Mexico has given the world many wonderful things to eat: corn, avocados, and, everyone's favorite: chocolate. But the life of the treat started off very differently than we know it today. First cultivated in 1900 BC by the Olmecs, then by the Maya and Aztecs, World History Encyclopedia explains that cacao beans were fermented, cured, roasted, and then ground; mixed with water, spices, and other ingredients; and served as a drink called xocolatl (the origin of the word chocolate). Hot chocolate occupied a central place in Aztec culture and was enjoyed primarily by the upper classes. Montzeuma II, the last of the great Aztec rulers before the Spanish Conquest, was a special fan and reportedly drank large quantities daily for its many health benefits (via History Channel). Xocolatl was even believed to be an aphrodisiac.  

Unsurprisingly, the royal beverage touting many perks inspired the Spanish to bring cacao beans back to Europe in the 1500s, spurring a taste sensation in the elite Spanish courts, per Alimentarium. Soon after, chocolate enthusiasm spread throughout Europe and, over time, took on a different direction. European chefs added sugar and other spices to cocoa powder, creating a sweeter, dessert-type beverage. Chocolate arrived in France in 1615 with the marriage of Louis XIII to Spanish-born Anne of Austria (via Chateau de Versailles), allowing the French aristocracy to discover the great pleasures of chocolat

Marie Antoinette had her own 'Chocolate Maker to the Queen'

While Anne's son Louis XIV was an average fan of drinking chocolate, Chateau de Versailles says that Louis XV couldn't get enough of the stuff (even, apparently, making it for himself upon occasion — mon Dieu!), and his mistresses were aficionados as well.
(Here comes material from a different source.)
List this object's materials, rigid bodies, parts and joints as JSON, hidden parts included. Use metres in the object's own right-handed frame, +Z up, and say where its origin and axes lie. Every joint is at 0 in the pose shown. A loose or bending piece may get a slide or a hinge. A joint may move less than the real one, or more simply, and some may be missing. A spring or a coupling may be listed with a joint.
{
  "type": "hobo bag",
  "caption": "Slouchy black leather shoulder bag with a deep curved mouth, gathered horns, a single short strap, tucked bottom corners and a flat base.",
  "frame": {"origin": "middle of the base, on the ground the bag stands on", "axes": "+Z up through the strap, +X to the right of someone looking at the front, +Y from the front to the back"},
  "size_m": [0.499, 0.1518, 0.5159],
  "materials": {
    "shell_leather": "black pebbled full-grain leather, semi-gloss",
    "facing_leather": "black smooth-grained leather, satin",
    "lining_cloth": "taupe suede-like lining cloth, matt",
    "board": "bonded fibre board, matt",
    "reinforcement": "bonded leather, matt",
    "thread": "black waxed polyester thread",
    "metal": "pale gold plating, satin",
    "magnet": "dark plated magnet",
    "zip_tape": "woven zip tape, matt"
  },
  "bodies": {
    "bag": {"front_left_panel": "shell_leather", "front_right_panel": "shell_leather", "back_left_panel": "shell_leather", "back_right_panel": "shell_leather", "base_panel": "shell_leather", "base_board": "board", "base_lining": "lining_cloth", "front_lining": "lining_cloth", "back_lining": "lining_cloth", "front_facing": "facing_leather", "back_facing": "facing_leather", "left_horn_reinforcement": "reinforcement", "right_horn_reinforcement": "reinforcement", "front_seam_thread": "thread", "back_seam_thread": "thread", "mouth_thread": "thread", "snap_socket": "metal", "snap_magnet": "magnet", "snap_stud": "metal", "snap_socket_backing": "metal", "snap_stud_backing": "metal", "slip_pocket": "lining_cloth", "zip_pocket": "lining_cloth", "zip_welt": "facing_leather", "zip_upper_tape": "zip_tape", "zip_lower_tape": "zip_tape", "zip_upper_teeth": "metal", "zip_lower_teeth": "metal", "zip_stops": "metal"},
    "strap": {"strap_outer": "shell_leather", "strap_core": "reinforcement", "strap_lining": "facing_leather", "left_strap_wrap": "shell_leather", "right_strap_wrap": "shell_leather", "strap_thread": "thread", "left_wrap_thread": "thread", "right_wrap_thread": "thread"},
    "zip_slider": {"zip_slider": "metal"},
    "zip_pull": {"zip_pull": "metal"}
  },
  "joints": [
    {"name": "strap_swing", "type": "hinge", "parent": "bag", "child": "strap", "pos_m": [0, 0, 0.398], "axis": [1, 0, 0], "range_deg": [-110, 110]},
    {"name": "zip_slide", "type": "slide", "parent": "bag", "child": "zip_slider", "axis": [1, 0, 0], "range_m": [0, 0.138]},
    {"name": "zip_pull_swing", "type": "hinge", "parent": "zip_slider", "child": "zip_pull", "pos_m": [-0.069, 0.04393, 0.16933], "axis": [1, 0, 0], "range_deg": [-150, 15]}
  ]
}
But it was Louis XVI and his wife, Marie Antoinette, who took things up a royal notch. When the two wed in 1770, 14-year-old Marie employed her own "Chocolate Maker to the Queen." The role was no gimmick: The new queen took her chocolate and its flavorings very seriously, and her chocolatier bore the responsibility of inventing new recipes to delight.
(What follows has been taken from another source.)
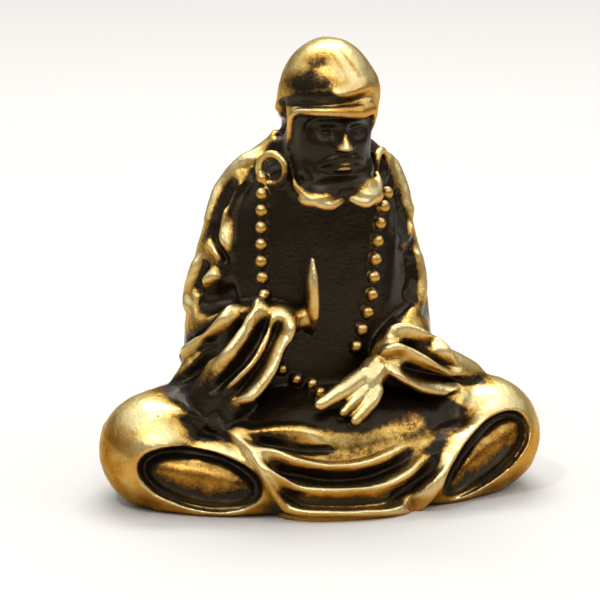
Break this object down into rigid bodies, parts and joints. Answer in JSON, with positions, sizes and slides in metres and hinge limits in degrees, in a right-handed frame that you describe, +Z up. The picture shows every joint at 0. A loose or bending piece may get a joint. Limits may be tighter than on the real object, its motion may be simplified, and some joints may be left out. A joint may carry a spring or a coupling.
{
  "type": "seated hooded monk figurine",
  "caption": "Small solid-cast brass figurine of a hooded, bearded monk seated cross-legged, one hand raised and a bead string in the other, with a flat underside to stand on.",
  "frame": {"origin": "centre of the figure's footprint box, on the flat underside that meets the table", "axes": "+Z up through the head, -Y the way the figure faces, +X towards the figure's own left hand"},
  "size_m": [0.0332, 0.0214, 0.0339],
  "materials": {
    "brass": "cast brass, polished on the high places, with a glossy brown-black patina in the folds"
  },
  "bodies": {
    "root": {"figure": "brass"}
  },
  "joints": []
}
Over the years, other figures catered to Marie Antoinette's sweet tooth. According to Debauve et Gallais, pharmacist and physician to the king Sulpice Debauve created a recipe blending a headache medicine with chocolate, creating little pastilles of which Marie Antoinette was exceedingly fond — so much so that they became known as "the Queen's coins." It seems like King Louis XVI wanted to get in on the action, too, as Debauve was named his "official chocolatier" in 1800.
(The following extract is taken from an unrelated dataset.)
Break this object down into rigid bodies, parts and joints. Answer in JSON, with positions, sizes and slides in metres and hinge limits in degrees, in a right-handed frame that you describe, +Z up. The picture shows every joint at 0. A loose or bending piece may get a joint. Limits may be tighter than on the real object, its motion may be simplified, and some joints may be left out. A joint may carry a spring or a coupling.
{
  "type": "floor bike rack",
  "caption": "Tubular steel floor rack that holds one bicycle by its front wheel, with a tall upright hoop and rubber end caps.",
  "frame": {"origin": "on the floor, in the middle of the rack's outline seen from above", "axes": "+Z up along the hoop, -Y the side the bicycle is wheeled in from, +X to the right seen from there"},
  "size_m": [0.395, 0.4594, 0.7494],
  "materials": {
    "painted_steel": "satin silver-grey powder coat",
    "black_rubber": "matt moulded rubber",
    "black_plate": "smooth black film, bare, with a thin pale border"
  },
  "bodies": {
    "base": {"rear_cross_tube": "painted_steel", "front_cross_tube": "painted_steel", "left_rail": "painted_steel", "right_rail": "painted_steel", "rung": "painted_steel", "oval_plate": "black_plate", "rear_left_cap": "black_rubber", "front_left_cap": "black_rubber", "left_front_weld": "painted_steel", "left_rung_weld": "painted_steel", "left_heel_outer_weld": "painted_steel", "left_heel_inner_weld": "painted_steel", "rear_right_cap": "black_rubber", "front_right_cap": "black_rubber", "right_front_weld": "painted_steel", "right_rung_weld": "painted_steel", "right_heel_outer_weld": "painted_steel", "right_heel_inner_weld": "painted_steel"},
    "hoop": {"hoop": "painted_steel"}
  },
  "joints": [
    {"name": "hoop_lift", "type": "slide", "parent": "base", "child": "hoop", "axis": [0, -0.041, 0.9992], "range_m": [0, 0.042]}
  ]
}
Proving that a love for chocolate knows no party, Debauve outlasted a regime. When Louis XVI and Marie Antoinette fell to the guillotine, the chocolate expert moved on to greener pastures. His new role? Chocolatier to First Consul Napoleon Bonaparte. But we can still thank Marie Antoinette for giving French cuisine a deep and lasting appreciation for the greatness of cacao.